GATEway is one of several projects taking place in the UK Smart Mobility Lab at Greenwich - an open, real world, test environment for connected and automated vehicles. It is one of three projects awarded by Innovate UK under its ‘Introducing driverless cars to UK roads’ competition.
See more at: http://www.gateway-project.org.uk or follow @GATEway_TRL
TRL is the global centre for innovation in transport and mobility. It provides world-leading research, technology and software solutions for surface transport modes and related markets of automotive, motorsport, insurance and energy.
Independent from government, industry and academia, TRL helps organisations create global transport systems that are safe, clean, affordable, liveable and efficient. Core areas of expertise include transport safety; vehicle engineering & simulation; investigations & major incident forensics; human factors & behavioural science; intelligent transport systems; infrastructure asset management; and sustainability & climate change.

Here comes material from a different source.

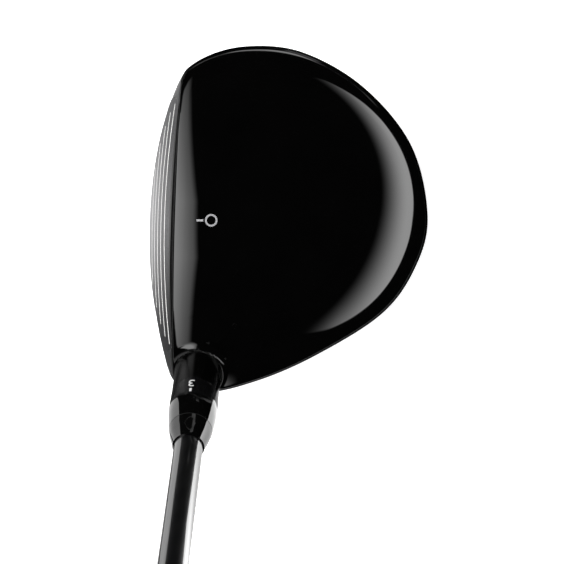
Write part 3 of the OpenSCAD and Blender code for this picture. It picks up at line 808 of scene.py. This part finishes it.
steel_and_paint, tree = new_material("ground_stainless_and_black_lacquer")
lines = grind(tree, 0.12, 6)
shade, peel, haze, spray = (add_node(tree, "ShaderNodeTexNoise", {
    "Vector": add_node(tree, "ShaderNodeTexCoord").outputs["Object"], "Scale": 1 / (size_mm * MM), "Detail": detail,
}).outputs["Fac"] for size_mm, detail in ((12, 2.0), (4, 0.0), (9, 2.0), (0.3, 3.0)))
across = add_node(tree, "ShaderNodeVectorMath", {0: from_hosel_foot(tree), 1: tuple(AXIS_WAY / MM)},
                  operation="CROSS_PRODUCT").outputs[0]
off_hosel = add_node(tree, "ShaderNodeVectorMath", {0: across}, operation="LENGTH").outputs["Value"]
on_hosel = add_node(tree, "ShaderNodeMapRange", {0: off_hosel, 1: PAINT_END_R + 1, 2: PAINT_END_R}).outputs[0]
over_edge = add_node(tree, "ShaderNodeMapRange", {0: off_face(tree), 1: -PAINT_EDGE - 0.04, 2: -PAINT_EDGE}).outputs[0]
bare = add_node(tree, "ShaderNodeMath", {0: over_edge, 1: under_topline(tree)}, operation="MULTIPLY").outputs[0]
paint, steel = (add_node(tree, "ShaderNodeMix", {0: pattern, 6: colour(dark), 7: colour(light)},
                         data_type="RGBA").outputs[2]
                for pattern, dark, light in ((shade, *LACQUER), (lines, "a8a8aa", "bababc")))
polished, sprayed, ground = (add_node(tree, "ShaderNodeMapRange", {
    0: pattern, 1: 0.3, 2: 0.7, 3: low, 4: high}).outputs[0]
    for pattern, low, high in ((haze, *LACQUER_ROUGH), (spray, 0.17, 0.22), (lines, 0.27, 0.37)))
paint_rough = add_node(tree, "ShaderNodeMix", {0: on_hosel, 2: polished, 3: sprayed}, data_type="FLOAT").outputs[0]
height = add_node(tree, "ShaderNodeMix", {0: bare, 2: peel, 3: lines}, data_type="FLOAT").outputs[0]
surface(tree, add_node(tree, "ShaderNodeBsdfPrincipled", {
    "Base Color": add_node(tree, "ShaderNodeMix", {0: bare, 6: paint, 7: steel}, data_type="RGBA").outputs[2],
    "Metallic": bare,
    "Roughness": add_node(tree, "ShaderNodeMix", {0: bare, 2: paint_rough, 3: ground}, data_type="FLOAT").outputs[0],
    "Normal": add_node(tree, "ShaderNodeBump", {"Height": height, "Distance": PEEL_DEEP * MM}).outputs["Normal"],
}))
dress(body, steel_and_paint)

# Face insert: forged high-strength steel, pressed into the pocket and laser-welded round its
# edge, then ground with the frame. Its score lines are filled with pale paint.
LINE_DEEP = (0.02, 0.06)
GRIND_DEEP = 0.0012
insert_steel, tree = new_material("ground_forged_steel_with_filled_lines")
filled = add_node(tree, "ShaderNodeMapRange", {0: off_face(tree), 1: -LINE_DEEP[0], 2: -LINE_DEEP[1]}).outputs[0]
lines, fine = grind(tree, 0.16, 9), grind(tree, 0.05, 3)
steel = add_node(tree, "ShaderNodeMix", {0: lines, 6: colour("949497"), 7: colour("a9a9ac")},
                 data_type="RGBA").outputs[2]
ground = add_node(tree, "ShaderNodeMapRange", {0: fine, 1: 0.3, 2: 0.7, 3: 0.26, 4: 0.36}).outputs[0]
surface(tree, add_node(tree, "ShaderNodeBsdfPrincipled", {
    "Base Color": add_node(tree, "ShaderNodeMix", {0: filled, 6: steel, 7: colour("f2f2f0")},
                           data_type="RGBA").outputs[2],
    "Metallic": add_node(tree, "ShaderNodeMath", {0: 1.0, 1: filled}, operation="SUBTRACT").outputs[0],
    "Roughness": add_node(tree, "ShaderNodeMix", {0: filled, 2: ground, 3: 0.55}, data_type="FLOAT").outputs[0],
    "Normal": add_node(tree, "ShaderNodeBump", {"Height": fine, "Distance": GRIND_DEEP * MM}).outputs["Normal"],
}))
dress(nodes["face_insert"], insert_steel)

# Slot filler: a strip of elastomer moulded into the flex slot behind the leading edge, which
# keeps grass and sand out. Moulded rubber is matt, with a faint skin texture.
SKIN = (0.5, 4.0)
elastomer, tree = new_material("moulded_elastomer")
finish(tree, (3, 2.0), "2a2a2b", "363637", rough=(SKIN, 0.62, 0.78), relief=(SKIN, 0.03))
dress(nodes["sole_slot_filler"], elastomer)

# Sole weight: a turned stainless screw with a six-lobe socket, on a thin nylon washer that
# stops it from working loose. The sheet it is punched from is dark and half matt.
RING_DEEP = 0.004


def in_frame(tree, frame_matrix):
    """Place within a frame given in millimetres."""
    return add_node(tree, "ShaderNodeMapping", {
        "Vector": add_node(tree, "ShaderNodeTexCoord").outputs["Object"],
        "Location": tuple(frame_matrix.translation * MM), "Rotation": tuple(frame_matrix.to_euler()),
    }, vector_type="TEXTURE").outputs[0]


def lathe_rings(tree, frame_matrix, pitch_mm):
    """Fine rings about a frame's axis, as a lathe tool leaves them."""
    local = in_frame(tree, frame_matrix)
    flat = add_node(tree, "ShaderNodeVectorMath", {0: local, 1: (1, 1, 0)}, operation="MULTIPLY").outputs[0]
    radius = add_node(tree, "ShaderNodeVectorMath", {0: flat}, operation="LENGTH").outputs["Value"]
    wave = add_node(tree, "ShaderNodeMath", {0: radius, 1: 2 * math.pi / (pitch_mm * MM)}, operation="MULTIPLY")
    sine = add_node(tree, "ShaderNodeMath", {0: wave.outputs[0]}, operation="SINE").outputs[0]
    return add_node(tree, "ShaderNodeMapRange", {0: sine, 1: -1.0, 2: 1.0}).outputs[0]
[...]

Established in 1933 within the British Government as the UK's transport research laboratory, TRL was subsequently privatised in 1996. Today, TRL has more than 1,000 clients across 145 countries, driving positive societal and economic benefit worldwide.

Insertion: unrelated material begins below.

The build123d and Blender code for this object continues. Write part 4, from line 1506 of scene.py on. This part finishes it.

More information can be found at www.trl.co.uk
London Transport Museum: London Transport Museum is situated in the heart of Covent Garden and filled with stunning exhibits; the Museum explores the powerful link between transport and the growth of modern London, culture and society since 1800. Historic vehicles, world-famous posters and the very best objects from the Museum’s extraordinary collection are brought together to tell the story of London’s development and the part transport played in defining the unique identity of the city. The Museum is an educational and heritage preservation charity. Its purpose is to conserve and explain the history of London’s transport, to offer people an understanding of the Capital’s past development and to engage them in the debate about its future. The Museum’s charity number is 1123122.